L’abbandono degli indigeni nella pandemia corrisponde a genocidio. L’appello dell’antropologo UFMG

Lasciare soli gli indigeni a combattere la pandemia è una politica di genocidio. A dirlo è Rogério do Pateo, antropologo dell'UFMG

Lasciare soli gli indigeni a combattere la pandemia è una politica di genocidio. A dirlo è Rogério do Pateo, professore del Dipartimento di Antropologia e Archeologia dell’UFMG che spiega come le attività minerarie in Amazzonia, introducono il Covid-19 nei villaggi e minacciano la vita del popolo Yanomami e non solo.

Secondo l’antropologo è in corso una vera e propria violazione dei diritti umani ai danni delle tribù indigene e responsabile è il governo di Bolsonaro che non sta di fatto tutelando le comunità durante la pandemia.

Più di cinquemila indigeni Yanomami potrebbero essere infettati da Covid-19 nei villaggi vicino alle aree minerarie dell’Amazzonia, se non vengono prese misure per contenere la diffusione della malattia nella regione. Cioè il 40% della popolazione è a rischio. È quanto emerge da uno studio dell’Istituto Socio-Ambientale (ISA), con la partecipazione di ricercatori dell’UFMG e della Fondazione Oswaldo Cruz (Fiocruz), dopo che, in poche settimane, sono stati segnalati 174 casi di coronavirus tra gli Yanomami e cinque morti.

Ma la pandemia sta sterminando anche un altro popolo, quello dei quilombolas che vivono in Brasile e sono una comunità di afro-indigeni formata da ex schiavi dalle piantagioni. Attualmente nel paese ci sono oltre mille quilombola infettati dal nuovo coronavirus e 126 sono morti.

La situazione nei villaggi è molto grave soprattutto perché gli indigeni hanno difese immunitarie basse, non hanno strutture idonee per curarsi e sono stati lasciati da soli da parte del governo di Bolsonaro. In un’intervista, il professor Rogério do Pateo del Dipartimento di Antropologia e Archeologia dell’UFMG, ha spiegato i rischi posti dalle attività minerarie per la salute delle popolazioni indigene.

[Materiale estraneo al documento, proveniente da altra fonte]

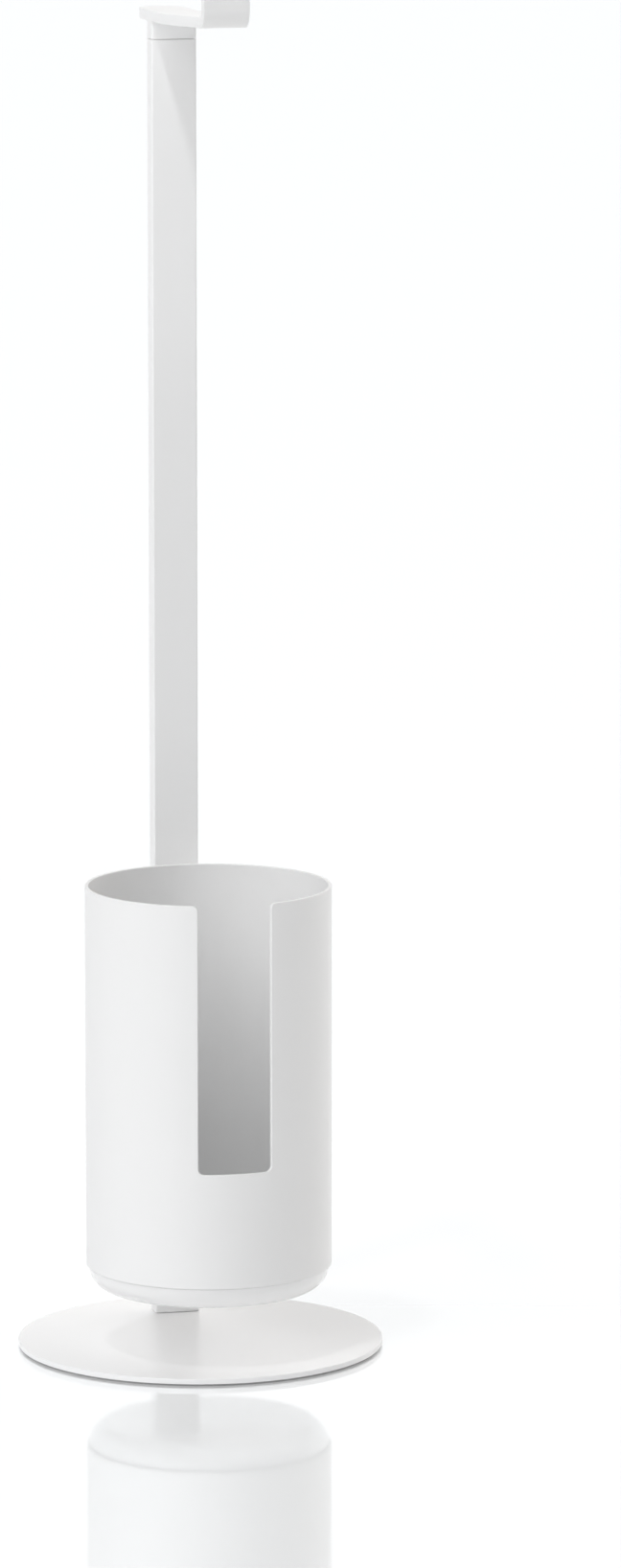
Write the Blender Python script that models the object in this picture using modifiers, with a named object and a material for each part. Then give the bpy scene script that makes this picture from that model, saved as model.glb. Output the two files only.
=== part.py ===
"""Freestanding toilet paper holder with a canister for spare rolls. Metres, +Z up.

The front is -Y: the arm points that way, and the canister's slot opens that way.
The origin is the centre of the round base, on the floor.
"""
import math

import bmesh
import bpy
from mathutils import Matrix

MM = 0.001
NAME = "toilet_paper_holder"

# Fits and counts that several pieces share
SEAT_GAP = 0.3 * MM
CUT_OVERRUN = 3 * MM
JOIN_OVERLAP = 2 * MM
WELD_DISTANCE = 0.002 * MM
WIDE_SEGMENTS = 96
SCREW_SEGMENTS = 24
KEY_SIDES = 6
EDGE_STEPS = 2
CORNER_STEPS = 2
FILLET_STEPS = 6
ROUND_END_STEPS = 16
SMOOTH_ANGLE = math.radians(30)

# Base: a steel disc on a thin rubber pad
PAD_THICKNESS = 0.8 * MM
PAD_INSET = 1.5 * MM
PAD_ACCESS_MARGIN = 0.8 * MM
BASE_DIAMETER = 200 * MM
BASE_THICKNESS = 3 * MM
BASE_EDGE_RADIUS = 0.4 * MM

# Post: an upright rectangular tube behind the canister
POST_WIDTH = 25 * MM
POST_DEPTH = 12 * MM
POST_WALL = 1.5 * MM
POST_CORNER_RADIUS = 1 * MM
POST_BORE_CORNER_RADIUS = 0.5 * MM
POST_FRONT = 58 * MM
POST_LENGTH = 707.5 * MM

# Arm: a flat bar, level over the post, rising a little towards the front and bent up at its tip
ARM_THICKNESS = 6 * MM
ARM_BACK_OVERHANG = 30 * MM
ARM_FRONT_REACH = 129 * MM
ARM_RISE_START = 4 * MM
ARM_RISE_RADIUS = 900 * MM
ARM_RISE_ANGLE = math.radians(2.5)
ARM_RISE_STEPS = 6
ARM_TIP_HEIGHT = 40 * MM
ARM_TIP_BEND_RADIUS = 9.5 * MM
ARM_EDGE_RADIUS = 0.4 * MM
ARM_NECK_HEIGHT = 9.5 * MM
ARM_TONGUE_LENGTH = 30 * MM

# Foot block: plugs the post's lower end and takes the foot screws
FOOT_BLOCK_HEIGHT = 26 * MM
FOOT_SCREW_SPACING = 11 * MM

# Canister: a tube with a slot down its front
CANISTER_DIAMETER = 134 * MM
CANISTER_WALL = 2 * MM
CANISTER_LENGTH = 209.5 * MM
CANISTER_CLEARANCE_BELOW = 46.5 * MM
CANISTER_STANDOFF = 13 * MM
CANISTER_EDGE_RADIUS = 0.5 * MM
SLOT_WIDTH = 40.5 * MM
SLOT_DEPTH = 146.6 * MM
SLOT_TOP_RADIUS = 3 * MM
SLOT_BOTTOM_RADIUS = 3.3 * MM

# Dish: closes the canister below, a step in from its outside, with a collar inside the tube
DISH_STEP = 1.4 * MM
DISH_DEPTH = 12.8 * MM
DISH_CORNER_RADIUS = 12 * MM
DISH_WALL = 2 * MM
DISH_COLLAR_HEIGHT = 10 * MM

# Spacers: two blocks that hold the canister off the post
SPACER_WIDTH = 18 * MM
SPACER_HEIGHT = 26 * MM
SPACER_EDGE_RADIUS = 0.8 * MM
UPPER_SPACER_BELOW_RIM = 42 * MM
LOWER_SPACER_ABOVE_TUBE_END = 38 * MM

# Screws and what they screw into: M5 in the base and the canister, M4 in the arm
M5_RADIUS = 2.5 * MM
M4_RADIUS = 2 * MM
SCREW_CLEARANCE = 0.3 * MM
SCREW_END_CHAMFER = 0.5 * MM
KEY_DEPTH_SHARE = 0.6
DOME_ANGLE = math.radians(50)
FOOT_SCREW_LENGTH = 18 * MM
FOOT_SCREW_HEAD_RADIUS = 4.7 * MM
FOOT_SCREW_HEAD_HEIGHT = 2.5 * MM
FOOT_SCREW_HEAD_RIM = 0.3 * MM
FOOT_SCREW_KEY = 3 * MM
CANISTER_SCREW_LENGTH = 22 * MM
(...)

“Minatori, allevatori e cercatori d’oro sono veicolo di vari tipi di malattie, anche prima del Covid-19, come la malaria. La presenza di miniere d’oro nelle terre indigene genera anche molti altri tipi di violenza, come molestie e stupri sessuali e problemi ambientali. Di conseguenza, ci sono complicazioni sanitarie e nutrizionali per la salute degli indigeni”, spiega l’antropologo.

La situazione sanitaria nei villaggi Yanomami, che era già precaria, adesso è ancora più preoccupante. “La terra degli Yanomami è estesa e coperta da una fitta foresta, con pochi accessi, il che rende difficile raggiungere le persone che vivono in questi territori. Oltre alla vulnerabilità biologica in relazione alle malattie ‘esterne’, la struttura della loro società implica una grande circolazione tra i villaggi, per scambiare conoscenze e oggetti, aumentando le possibilità di diffusione del virus. Molti vivono in case collettive, dove c’è una costante comunione di utensili e cibo, rendendo difficile l’isolamento”, dice ancora.

Per il professore e antropologo dell’UFMG l’atteggiamento del governo federale è sbagliato. “Queste miniere sono il risultato di invasioni illegali, lo Stato non ha alcun controllo sulle persone che entrano nel territorio. Mentre il governo cerca di legalizzare l’esplorazione mineraria in queste aree, sotto il tavolo c’è un totale smantellamento della struttura di controllo e ispezione. Bisogna intervenire al più preso per evitare un vero e proprio genocidio”.